Energy conservation:

2m + E_k,m = M

=> E_k,m = M - 2m

momentum:

p_initial = p_final = 0

Invariant mass:

(m)^2 = E^2 - p^2
=> (2m +E_k,m)^2 - 0 = M^2 - 0
=> 4m^2 + 4mE_k,m + E_k,m = M^2

Already, I can tell that I've done something wrong. I also think that I'm solving for the wrong value here, since I don't have any idea of how to get the energy of the one 'moving' particle from E_k,m.

I chose this (center of mass?) frame because I can't think of any other way to write the momenta of the particles in terms of the kinetic energies without doing Lorentz gymnastics that don't seem at all appropriate to the problem. Since it doesn't seem to help me, I think I must be misunderstanding the situation in some serious way, if not completely misapplying these principles.

Thanks,
A.

2. Dec 9, 2012

### haruspex

Surely you can only do that if you take a reference frame in which the initial total momentum is zero. And having obtained an answer, you'd need to calculate the answer for the given reference frame (in which one particle was initially at rest).
So why not just stick with the given frame?

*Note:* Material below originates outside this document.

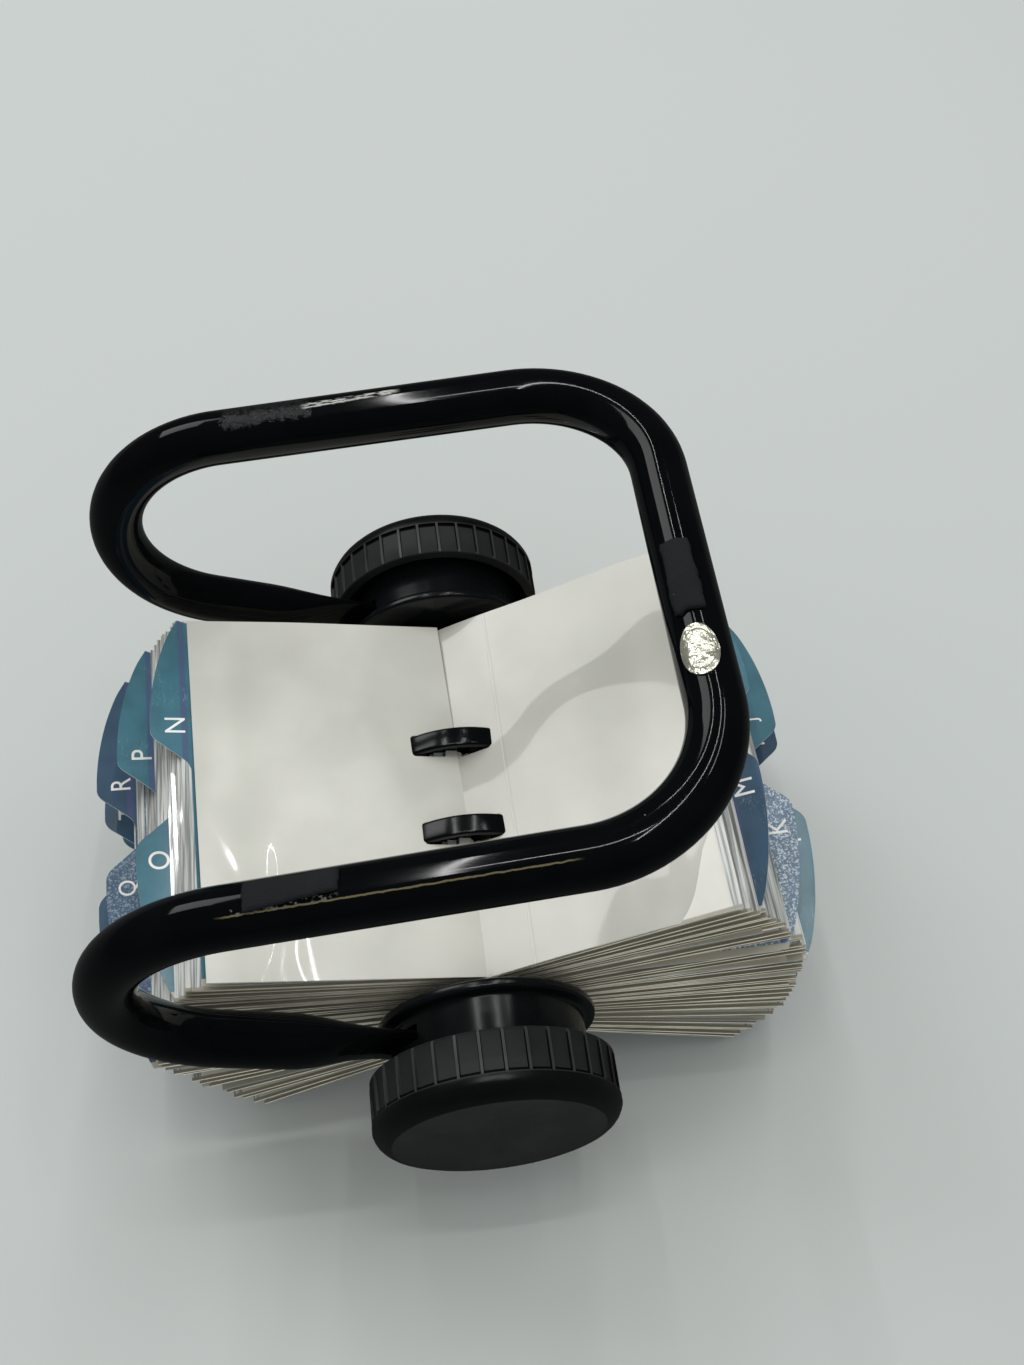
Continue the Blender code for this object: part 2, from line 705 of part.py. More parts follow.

What is the initial total momentum in that frame? What, then, is the momentum of the resulting particle, and thus what is its total energy?

3. Dec 9, 2012

### demoncore

Well, this is what i tried:

p_initial^2 = (2m + E_k,m)^2 - 4m^2 = E_k,m^2 + 2mE_k,m = p_final^2

=> E,M,tot^2 = E_k,m^2 + 2mE_k,m + M^2 = (M +E_k,M)^2 = M^2 + 2ME_k,M + E_k,M^2

=> E_k,m^2 + 2mE_k,m = E_k,M^2 + 2ME_k,M

E_initial = 2m + E_k,m = E_final = M + E_k,M
=> E_k,M = (2m - M) + E_k,m

=> E_k,m^2 + 2mE_k,m = ((2m - M) + E_k,m)^2 + 2M((2m - M) + E_k,m)
= (2m-M)^2 + 2(2m -M)E_k,m + E_k,m^2 + 2M(2m - M) + 2ME_k,m

=> 2mE_k,m = (2m-M)^2 + 2(2m -M)E_k,m + 2M(2m - M) + 2ME_k,m
= (2m-M)(2m-M + 2E_k,m + 2M) + 2ME_k,m
= (2m-M)((2m + M) + 2E_k,m) + 2ME_k,m
= (2m-M)(2m + M) + 2E_k,m(2m-M + M)
= (2m-M)(2m + M) + 4mE_k,m

=> E_k,m = -(2m-M)(2m + M)/(2m) = (M^2 - 4m^2)/2m

E_tot,m = (M^2 - 4m^2)/2m + m = (M^2 - 2m^2)/2m

This is the nearest I've gotten to the right answer, which should be:

(M^2 - m^2)/2m

I'm not sure where I picked up that factor of 2.

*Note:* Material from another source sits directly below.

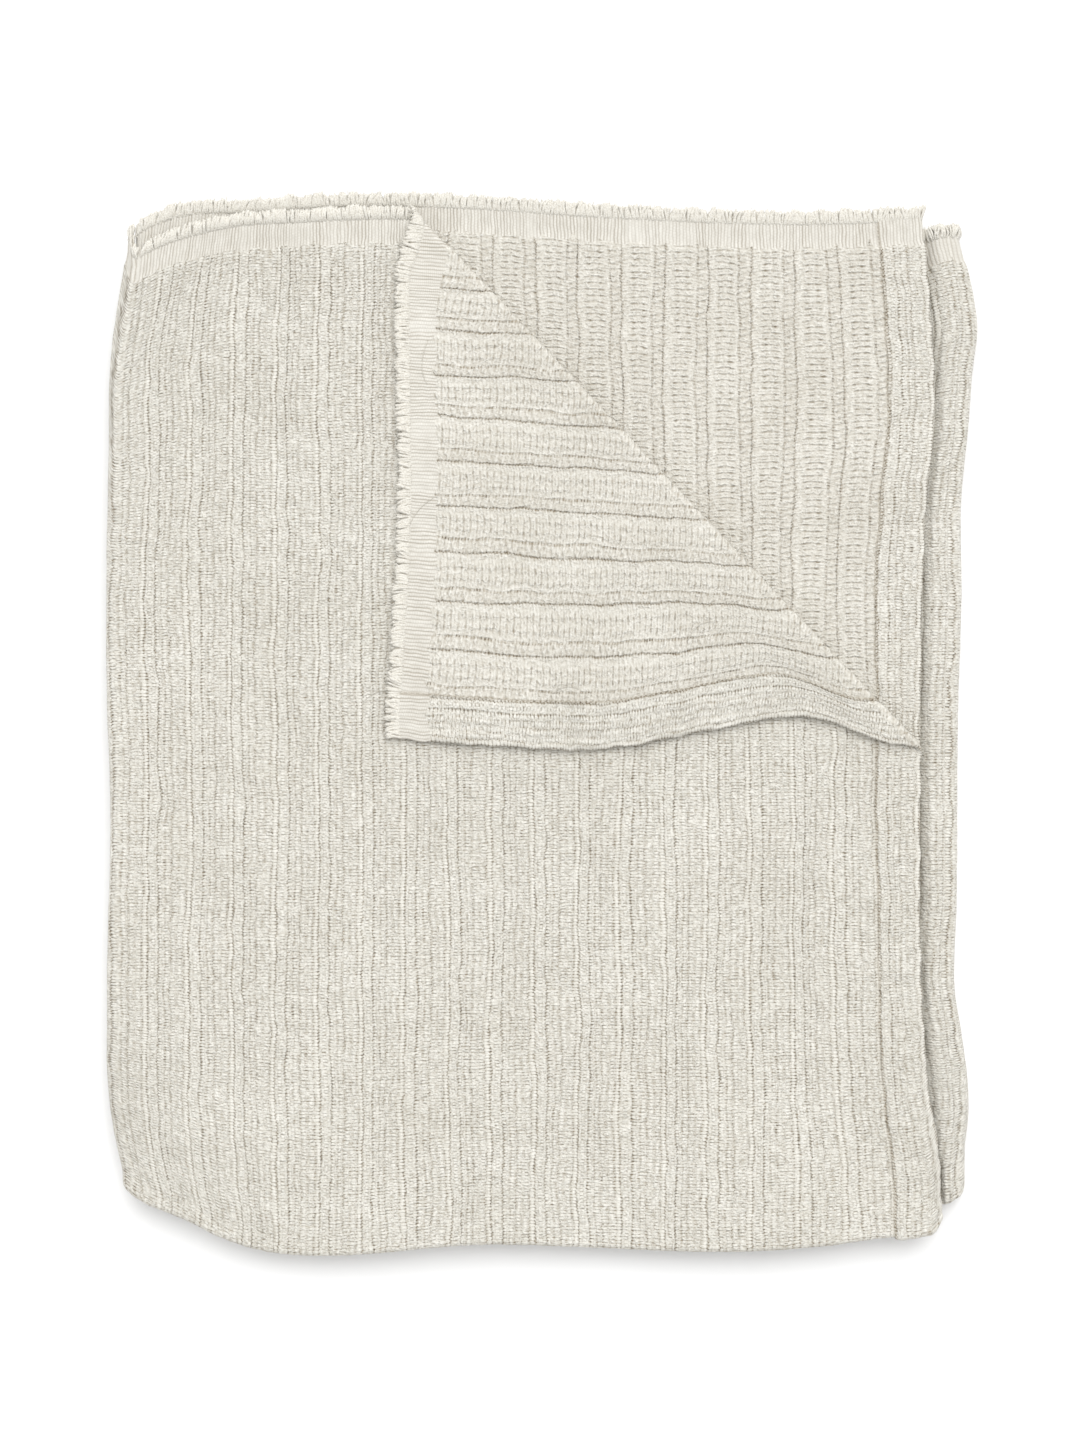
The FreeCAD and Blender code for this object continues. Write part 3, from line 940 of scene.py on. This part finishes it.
# Stitches: one row beside each hem, on both faces
def stitch_row(t_lines, at_end, face):
    """Paths and radii of stitches that follow a hem's crease, one to each of t_lines."""
    count, length = 5, 0.68 * STITCH
    share = np.linspace(-1, 1, count)
    t = t_lines[:, None] + share * length / 2
    s = np.full(t.shape, S_END - HEM - 0.2 if at_end else HEM + 0.2) + 0.12 * np.sin(t * 1.7)
    parts = RIGHT_COLUMNS if face > 0 else WRONG_COLUMNS
    ground = half_thickness(s, t, parts)
    height = face * (ground + 0.22 - 0.55 * share**2)
    return on_cloth(s, t, height), np.full(t.shape, 0.3) * (1 - 0.3 * share**4)


def stitching(name, node, t_lines, at_end, body):
    rows = [stitch_row(t_lines, at_end, face) for face in (1, -1)]
    paths, radii = (np.concatenate(parts) for parts in zip(*rows))
    keep_piece(name, tubes(name, paths, radii, THREAD, sides=6), [node], body)


for number, (panel, (start, stop, small, large)) in enumerate(PANELS.items()):
    for leaf, is_large in ((small, False), (large, True)):
        name = f"{panel}_{leaf}_fringe"
        seed = 100 + number * 2 + is_large
        if name == "top_upper_fringe":
            paths, radii, past = fringe_ends(start, stop, False, seed)
            shares = {
                "top_upper_fringe": (past <= 0, ["top_upper_fringe"]),
                "corner_roll_fringe": ((past > 0) & (past < ROLL), ["corner_roll"]),
                "flap_fringe": (past >= ROLL, ["flap_fringe"]),
            }
            for piece, (which, nodes) in shares.items():
                obj = tubes(piece, paths[which], radii[which], FRINGE_YARN)
                keep_piece(piece, obj, nodes)
            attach(made["top_upper_fringe"], "top_panel")
            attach(made["flap_fringe"], "corner_flap")
            roll(made["corner_roll_fringe"])
        else:
            fringe(name, name, start, stop, is_large, seed)
            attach(made[name], f"{panel}_panel")
for number, (fold, (start, stop, plies)) in enumerate(FOLDS.items()):
    for ply, is_large in plies:
        name = f"{fold}_fold_fringe_{ply}"
        fringe(name, f"{fold}_fold_fringe", start, stop, is_large, 120 + number * 2 + is_large)
        bend(made[name], fold, OUTER_R if ply == "outer" else INNER_R)

T_STITCHES = np.arange(TAPE * 0.3, T_END - TAPE * 0.3, STITCH)
Y_STITCHES, LIFT_STITCHES = half_fold(T_STITCHES)
X_STITCHES, Z_STITCHES = zig_zag(np.full(T_STITCHES.shape, HEM), LIFT_STITCHES)
X_STITCHES, Y_STITCHES = settle_outline(X_STITCHES, Y_STITCHES, Z_STITCHES)
PAST = (X_STITCHES - CREASE[0]) * CREASE_ACROSS[0] + (Y_STITCHES - CREASE[1]) * CREASE_ACROSS[1]
UPPER = T_STITCHES < LEAF + HALF / 2
STITCHED = {
    "top_upper_stitching": ("top_stitching", UPPER & (PAST < -STITCH / 2), False, "top_panel"),
    "flap_stitching": ("flap_stitching", UPPER & (PAST > ROLL + STITCH / 2), False, "corner_flap"),
    "top_lower_stitching": ("top_stitching", ~UPPER, False, "top_panel"),
    "base_upper_stitching": ("base_stitching", UPPER, True, "base_panel"),
    "base_lower_stitching": ("base_stitching", ~UPPER, True, "base_panel"),
}
for name, (node, which, at_end, body) in STITCHED.items():
    stitching(name, node, T_STITCHES[which], at_end, body)


# Loose threads that lie on the cloth: (s, t, s and t of the middle, s and t of the end), in millimetres
def loose_threads(name, spots, face, body):
    share = np.linspace(0, 1, 15)
    s, t = [], []
    for s0, t0, s1, t1, s2, t2 in spots:
        weights = np.stack([(1 - share) ** 2, 2 * share * (1 - share), share**2])
        s.append(np.array([s0, s1, s2]) @ weights)
        t.append(np.array([t0, t1, t2]) @ weights)
    s, t = np.array(s), np.array(t)
    parts = RIGHT_COLUMNS if face > 0 else WRONG_COLUMNS
    height = face * (half_thickness(s, t, parts) + 0.15 + 0.3 * np.sin(share * math.pi))
    radii = np.full(s.shape, 0.17)
    obj = tubes(name, on_cloth(s, t, height), radii, THREAD)
    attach(obj, body)
    return obj


FLAP_THREADS = [(120, 4, 134, 9, 141, 19), (210, 15, 222, 9, 238, 16), (60, 180, 72, 186, 70, 198)]
FLAP_THREADS += [(33, 90, 41, 99, 36, 108)]
TOP_THREADS = [(170, 420, 182, 428, 178, 440), (330, 300, 342, 296, 350, 306), (80, 560, 90, 566, 88, 578)]
TOP_THREADS += [(420, 150, 428, 162, 440, 160), (260, 610, 268, 600, 282, 604)]
flap_threads = loose_threads("flap_loose_threads", FLAP_THREADS, -1, "corner_flap")
top_threads = loose_threads("top_loose_threads", TOP_THREADS, 1, "top_panel")

# Each part of the cloth's flat size and the pieces that lie on it are worked out here, but not used
LEAF_WIDTH = (LEAF - TAPE) * MM


CORNERS = [[f"{fold}_fold_corner_{i + 1}" for i in range(RINGS)] for fold in FOLDS]
for place_in_pile, leaf in enumerate(LEAVES):
    panel = leaf.split("_")[0]
    start, stop, _, _ = PANELS[panel]
    length = (stop - start - (0 if panel == "middle" else HEM)) * MM
    on_it = [f"{leaf}_selvedge", f"{leaf}_fringe"]
    on_it += [] if panel == "middle" else [f"{leaf}_hem", f"{leaf}_stitching"]
    on_it += [f"{panel}_front_fold"] if leaf.endswith("lower") else []
    on_it += [top_threads] if leaf == "top_upper" else []
    inner = {"middle_upper": "left", "base_upper": "right"}.get(leaf)
    on_it += [f"{inner}_fold_{part}" for part in ("inner", "selvedge_inner", "fringe_inner")] if inner else []
    area = areas["stays"] if leaf == "top_upper" else None
flap_pieces = ["flap_selvedge", "flap_hem", "flap_fringe", "flap_stitching"]
flap_pieces += ["corner_roll", "corner_roll_fringe", flap_threads]
for fold, corners in zip(FOLDS, CORNERS):
    on_it = [f"{fold}_fold_selvedge_outer", f"{fold}_fold_fringe_outer", *corners]
    math.pi * OUTER_R * MM

# The floor, the light and the camera
FLOOR_SIZE = 6.0
floor_mesh = bpy.data.meshes.new("floor")
edge = FLOOR_SIZE / 2
floor_corners = [(-edge, -edge, 0), (edge, -edge, 0), (edge, edge, 0), (-edge, edge, 0)]
floor_mesh.from_pydata(floor_corners, [], [(0, 1, 2, 3)])
floor_paint = bpy.data.materials.new("floor")
floor_paint.use_nodes = True
floor_shader = floor_paint.node_tree.nodes["Principled BSDF"]
floor_shader.inputs["Base Color"].default_value = (0.93, 0.93, 0.93, 1)
floor_shader.inputs["Roughness"].default_value = 0.9
floor_mesh.materials.append(floor_paint)
floor = bpy.data.objects.new("floor", floor_mesh)
bpy.context.scene.collection.objects.link(floor)


def sun_light(name, direction, power, softness):
    data = bpy.data.lights.new(name, "SUN")
    data.energy, data.angle = power, softness
    light = bpy.data.objects.new(name, data)
    light.rotation_euler = Vector(direction).to_track_quat("Z", "Y").to_euler()
    bpy.context.scene.collection.objects.link(light)


sun_light("key", (0.1, 0.7, 1.1), 2.1, 0.9)
world = bpy.data.worlds.new("studio")
world.use_nodes = True
world.node_tree.nodes["Background"].inputs["Color"].default_value = (1.0, 1.0, 1.0, 1)
world.node_tree.nodes["Background"].inputs["Strength"].default_value = 0.82
bpy.context.scene.world = world
bpy.context.scene.view_settings.view_transform = "Standard"

LENS, SENSOR = 85.0, 36.0
VIEW_HEIGHT = 0.899  # metres that the picture's height takes in at the top leaf
camera_data = bpy.data.cameras.new("camera")
camera_data.lens, camera_data.sensor_width = LENS, SENSOR
camera = bpy.data.objects.new("camera", camera_data)
camera.location = (0, 0, VIEW_HEIGHT * LENS / SENSOR + HEIGHTS[-1] * MM)
bpy.context.scene.collection.objects.link(camera)
bpy.context.scene.camera = camera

This also seems like it took way too much work to actually figure out, which will be pretty important in a test scenario. Just deciding whether to solve using the invariant mass, or the momentum/energy squared relations took me a while. Is there a faster way to figure out this kind of annihilation/particle creation problem?

4. Dec 9, 2012

### haruspex

It's easily shown that your answer is feasible while the supposedly correct answer is not. A valid solution should be M=2m, p=0.
I get the same answer as you, but in a way that may be less complicated. At the least, it looks less complicated, but perhaps only by using simpler notation.
Momentum before = momentum after = p.
Total energy before = m + √(m2+p2) = Total energy after = √(M2+p2)
Squaring and collecting up terms:
4M2m2+4m2p2-M4 = 0
Whence
m2+p2 = [M4-4M2m2+4m4]/(4m2)
So √(m2+p2) = [M2-2m2]/(2m)

5. Dec 9, 2012

### demoncore

Thanks a lot for that.